Companies need to test layouts, train teams, and map risks, knowing that the margin for error will be smaller as soon as the automatic validation of the fields becomes mandatory in the following months.
PLP 108/2024 Becomes Key Piece of the Tax Reform Calendar
The flexibility in January is seen by experts as a temporary relief, but does not solve the central problem: the incomplete regulation of the Tax Reform and the delay in the vote on PLP 108/2024 in the House of Representatives.
In a note released at the end of November, the National Committee of State Finance Secretaries warned that failing to approve the text still in 2025 could become a serious obstacle to the new consumption tax calendar.

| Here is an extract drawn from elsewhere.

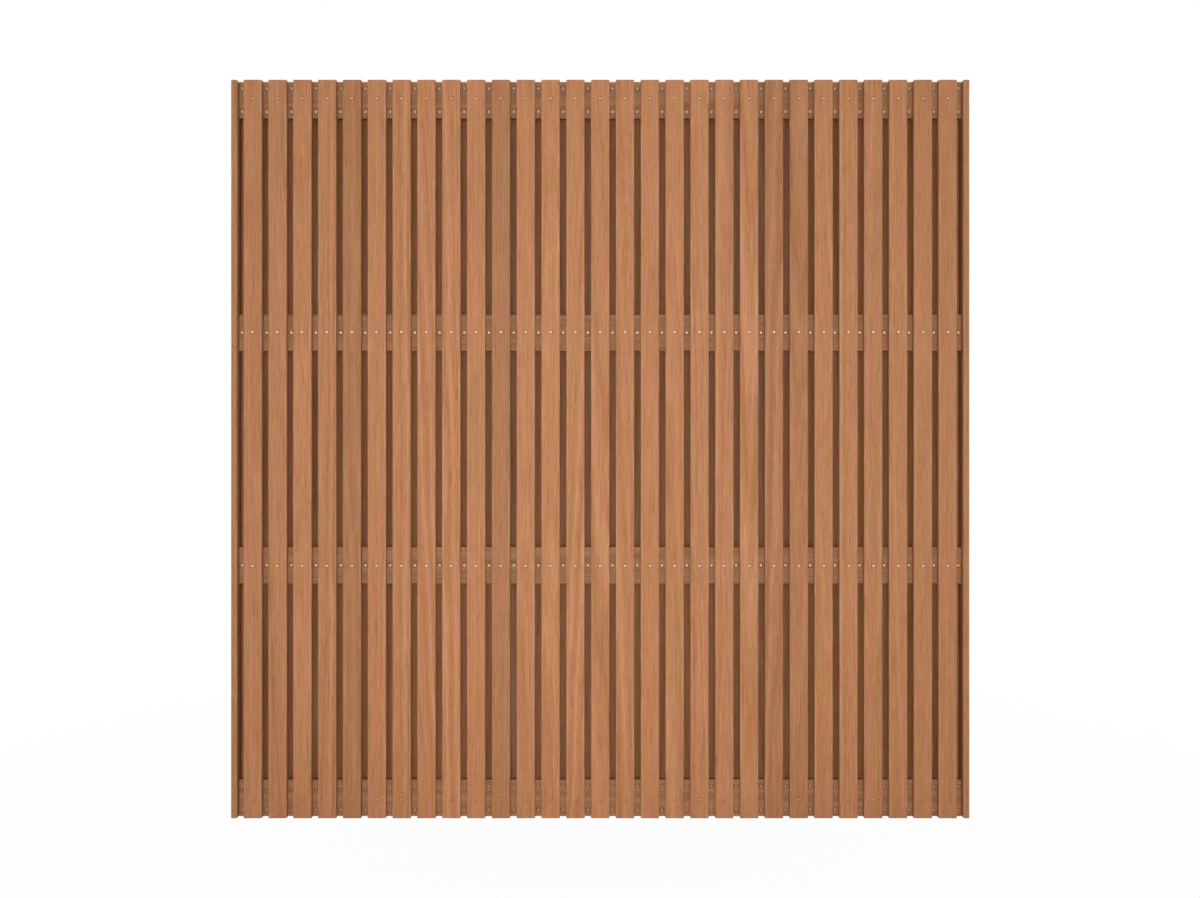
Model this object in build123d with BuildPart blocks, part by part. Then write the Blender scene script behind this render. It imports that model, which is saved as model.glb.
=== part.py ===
# Double-sided slatted fence panel of sawn hardwood.
# Upright slats are screwed to the front of level rails with even gaps. A second layer of slats on the
# back stands behind the gaps and closes them. A slat turned on edge covers the rail ends at each side.
# Millimetres. X runs along the panel, -Y is the front, +Z is up. The origin is the middle of the
# bottom edge, in the middle of the rails' thickness.
import math
import os

from build123d import *

os.makedirs("parts", exist_ok=True)

# upright slats; these widths and gaps add up to a panel 1800 wide
panel_height = 1800
slat_count = 29
slat_width = 45
slat_thickness = 15
slat_gap = 15.5
slat_ease = 2

# slats on edge at the two sides
edge_slat_thickness = 15

# level rails between the two layers of slats
rail_count = 4
rail_height = 90
rail_thickness = 15
rail_ease = 1.5

# screws: low heads with a sloping rim, set in from the long edges of a rail where they come in pairs
head_diameter = 8
head_height = 1.6
head_slope = 1.4
head_sides = 8
screw_inset = 16.5

# the panel across: gaps and slats in turn, then the slats on edge
slat_pitch = slat_width + slat_gap
rail_length = slat_count * slat_pitch + slat_gap
panel_width = rail_length + 2 * edge_slat_thickness
edge_slat_x = (panel_width - edge_slat_thickness) / 2

# the panel through: front slats, rails, back slats
rail_front = rail_thickness / 2
panel_front = rail_front + slat_thickness
slat_layer = rail_front + slat_thickness / 2

# each end of the back is closed by a slat ripped down to half a pitch
back_end_width = slat_pitch / 2
back_end_x = (rail_length - back_end_width) / 2

# rails at even heights, the outer two flush with the slat ends
rail_spacing = (panel_height - rail_height) / (rail_count - 1)

# heights of the screws in one column: a pair on each outer rail, a single one on each rail between
lower_pair = [screw_inset, rail_height - screw_inset]
upper_pair = [panel_height - height for height in lower_pair]
middle_singles = [rail_height / 2 + number * rail_spacing for number in range(1, rail_count - 1)]
screw_column = [(0, height) for height in lower_pair + middle_singles + upper_pair]


def save(piece, name):
    piece.part.label = name
    export_step(piece.part, f"parts/{name}.step")


# front slats, their long edges and ends eased
for number in range(slat_count):
    slat_x = (number - (slat_count - 1) / 2) * slat_pitch
    with BuildPart() as front_slat:
        with BuildSketch():
            with Locations((slat_x, -slat_layer)):
                Rectangle(slat_width, slat_thickness)
        extrude(amount=panel_height)
        chamfer(front_slat.edges(), slat_ease)
    save(front_slat, f"front_slat_{number + 1:02d}")

# back slats, all alike, one behind each gap between two front slats
with BuildPart() as back_slats:
    with BuildSketch():
        with Locations((0, slat_layer)):
            with GridLocations(slat_pitch, 0, slat_count - 1, 1):
                Rectangle(slat_width, slat_thickness)
    extrude(amount=panel_height)
    chamfer(back_slats.edges(), slat_ease)
save(back_slats, "back_slats")

# the narrow slats that close the first and last gap from behind
for side, name in ((-1, "left_back_end_slat"), (1, "right_back_end_slat")):
    with BuildPart() as back_end_slat:
        with BuildSketch():
            with Locations((side * back_end_x, slat_layer)):
                Rectangle(back_end_width, slat_thickness)
        extrude(amount=panel_height)
        chamfer(back_end_slat.edges(), slat_ease)
    save(back_end_slat, name)

# rails, long edges eased, ends sawn square
for number in range(rail_count):
    with BuildPart() as rail:
        with BuildSketch(Plane.XY.offset(number * rail_spacing)):
            Rectangle(rail_length, rail_thickness)
        extrude(amount=rail_height)
        chamfer(rail.edges().filter_by(Axis.X), rail_ease)
    save(rail, f"rail_{number + 1}")

# one screw head, its wide face on the sketch plane; the shanks are buried in the timber and left out
with BuildPart() as screw_head:
    with BuildSketch():
        RegularPolygon(head_diameter / 2, head_sides)
    extrude(amount=head_height, taper=math.degrees(math.atan(head_slope / head_height)))

# screws that hold the front slats: one where each slat crosses each rail
with BuildPart() as slat_screws:
    with Locations(Plane.XZ.offset(panel_front)):
        with Locations((0, panel_height / 2)):
            with GridLocations(slat_pitch, rail_spacing, slat_count, rail_count):
                add(screw_head.part)
save(slat_screws, "slat_screws")

# screws that hold the back slats, driven through the rails from the gaps between the front slats
with BuildPart() as rail_screws:
    with Locations(Plane.XZ.offset(rail_front)):
        with Locations(*screw_column):
            with GridLocations(slat_pitch, 0, slat_count + 1, 1):
                add(screw_head.part)
save(rail_screws, "rail_screws")

# slats on edge, screwed to the rail ends from outside with the heads sunk flush
for side, name in ((-1, "left_edge"), (1, "right_edge")):
    outer_face = Plane(
        origin=(side * panel_width / 2, 0, 0), x_dir=(0, -side, 0), z_dir=(-side, 0, 0)
    )
    with BuildPart() as edge_slat:
        with BuildSketch():
            with Locations((side * edge_slat_x, 0)):
                Rectangle(edge_slat_thickness, 2 * panel_front)
        extrude(amount=panel_height)
        chamfer(edge_slat.edges(), slat_ease)
        with Locations(outer_face):
            with Locations(*screw_column):
                add(screw_head.part, mode=Mode.SUBTRACT)
    save(edge_slat, f"{name}_slat")

    with BuildPart() as edge_screws:
        with Locations(outer_face):
            with Locations(*screw_column):
                add(screw_head.part)
    save(edge_screws, f"{name}_screws")
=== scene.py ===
import math

import bpy
import mathutils
import numpy as np
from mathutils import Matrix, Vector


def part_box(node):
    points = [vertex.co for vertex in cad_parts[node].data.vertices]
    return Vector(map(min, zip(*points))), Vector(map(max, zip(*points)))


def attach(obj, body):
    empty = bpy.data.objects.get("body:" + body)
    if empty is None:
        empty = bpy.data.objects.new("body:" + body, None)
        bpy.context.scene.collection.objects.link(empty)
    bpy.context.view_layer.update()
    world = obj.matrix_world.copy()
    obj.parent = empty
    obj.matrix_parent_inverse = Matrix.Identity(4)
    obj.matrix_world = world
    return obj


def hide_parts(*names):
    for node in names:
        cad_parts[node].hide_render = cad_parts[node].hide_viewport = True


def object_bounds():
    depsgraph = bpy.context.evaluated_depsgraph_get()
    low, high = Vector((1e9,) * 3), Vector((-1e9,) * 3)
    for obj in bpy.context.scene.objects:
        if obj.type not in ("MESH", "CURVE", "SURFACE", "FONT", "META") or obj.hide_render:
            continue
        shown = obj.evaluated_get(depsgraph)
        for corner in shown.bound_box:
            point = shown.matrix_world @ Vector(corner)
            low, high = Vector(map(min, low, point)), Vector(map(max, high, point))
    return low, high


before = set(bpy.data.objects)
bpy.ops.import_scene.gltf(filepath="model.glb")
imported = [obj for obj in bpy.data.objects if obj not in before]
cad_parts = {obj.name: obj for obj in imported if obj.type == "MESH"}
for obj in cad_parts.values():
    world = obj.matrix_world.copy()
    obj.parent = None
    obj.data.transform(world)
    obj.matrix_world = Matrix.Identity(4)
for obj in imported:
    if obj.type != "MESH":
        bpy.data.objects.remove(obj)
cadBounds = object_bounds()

# Slatted fence panel: boards with rounded edges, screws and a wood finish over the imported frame.
# Metres. -Y is the front, +Z is up, the origin is the middle of the bottom edge.
print("frame loaded:", len(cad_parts), "nodes")


class Wire:  # an output in a node tree that Python's own operators can work on
    def __init__(self, nodes, socket):
        self.nodes = nodes
        self.socket = socket

    # another output of the same node
    def sibling(self, output):
        return Wire(self.nodes, self.socket.node.outputs[output])

    def maths(self, operation, *values):
        return self.nodes.add("ShaderNodeMath", {"operation": operation}, values)

    def __add__(self, other):
        return self.maths("ADD", self, other)

    def __sub__(self, other):
        return self.maths("SUBTRACT", self, other)

    def __rsub__(self, other):
        return self.maths("SUBTRACT", other, self)

    def __mul__(self, other):
        return self.maths("MULTIPLY", self, other)

    __radd__ = __add__
    __rmul__ = __mul__


class Nodes:  # a node tree to which any node is added by one method
    def __init__(self, tree):
        self.tree = tree

    # the settings are set first, then each input socket gets its value or link
    def add(self, kind, settings=None, inputs=(), output=0):
        node = self.tree.nodes.new(kind)
        for name, value in (settings or {}).items():
            setattr(node, name, value)
        pairs = inputs.items() if isinstance(inputs, dict) else enumerate(inputs)
        for key, value in pairs:
            self.plug(node.inputs[key], value)
        return Wire(self, node.outputs[output])

    def plug(self, socket, value):
        if isinstance(value, Wire):
            self.tree.links.new(value.socket, socket)
        else:
            socket.default_value = value

    def mixColours(self, factor, first, second):
        return self.add("ShaderNodeMix", {"data_type": "RGBA"}, {0: factor, 6: first, 7: second}, output=2)

    def stretch(self, vector, scales):
        return self.add("ShaderNodeVectorMath", {"operation": "MULTIPLY"}, (vector, scales))

    def scale(self, vector, factor):
        return self.add("ShaderNodeVectorMath", {"operation": "SCALE"}, {0: vector, "Scale": factor})

    def length(self, vector):
        return self.add("ShaderNodeVectorMath", {"operation": "LENGTH"}, (vector,), output=1)

    # the three numbers of a vector
    def split(self, vector):
        first = self.add("ShaderNodeSeparateXYZ", None, (vector,))
        return first, first.sibling(1), first.sibling(2)

    def noise(self, vector, detail, roughness):
        inputs = {"Vector": vector, "Scale": 1.0, "Detail": detail, "Roughness": roughness}
        return self.add("ShaderNodeTexNoise", None, inputs)

    def attribute(self, name, output="Vector"):
        return self.add("ShaderNodeAttribute", {"attribute_name": name}, output=output)

    def bump(self, strength, depth, height):
        inputs = {"Strength": strength, "Distance": depth, "Height": height}
        return self.add("ShaderNodeBump", None, inputs)

    # 0 below low, 1 above high, even between
    def ramp(self, value, low, high):
        return self.add("ShaderNodeMapRange", {"clamp": True}, (value, low, high, 0.0, 1.0))


def newMaterial(name):
    material = bpy.data.materials.new(name)
    material.use_nodes = True
    nodes = Nodes(material.node_tree)
    return material, nodes, material.node_tree.nodes["Principled BSDF"].inputs


# Wood finish, worked out along each board's own fibres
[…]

According to the design of the Constitutional Amendment 132 of 2023, the federal contribution CBS and the IBS tax, shared by states and municipalities, form the two pillars of the new model.
Comsefaz warns that, if the CBS comes into effect before the definitive installation of the IBS management committee, there will be a mismatch between taxes that should operate in a coordinated manner, creating regulatory uncertainties precisely when companies need predictability to plan prices, contracts, and investments.
From the states’ perspective, delaying the approval of PLP 108/2024 means, in practice, postponing the full operationalization of IBS and compromising the Tax Reform as a whole.
For the private sector, the message is clear: the constitutional schedule is maintained on paper, but execution depends on political decisions still pending in Brasília.
Companies Between the Urgency to Adapt and Legal Uncertainty
With optional fields for validation in January, a possible 60-day window for corrections, and a still-stalled structuring bill, the message reaching the taxpayer is ambiguous.
On one hand, the Tax Reform formally advances and demands investments in systems, processes, and governance. On the other, the lack of definition regarding final rules and consolidated deadlines keeps the cost of legal uncertainty high.
In this scenario, companies of all sizes tend to adopt different strategies. Some prefer to anticipate complete adaptations to IBS and CBS at the beginning of 2026, assuming the cost of possible subsequent adjustments.
Others may focus on minimal solutions to ensure the issuing of invoices, waiting for Congress to clarify the final design of the new tax and the IBS management committee before making deeper changes.
In common is the perception that the Tax Reform is no longer an abstract debate but a set of decisions that are starting to impact the day-to-day of revenue generation, compliance, and competitiveness.
And in your company, is the Tax Reform already guiding planning for 2026, or is legal uncertainty still the main factor in decisions about investments and system changes?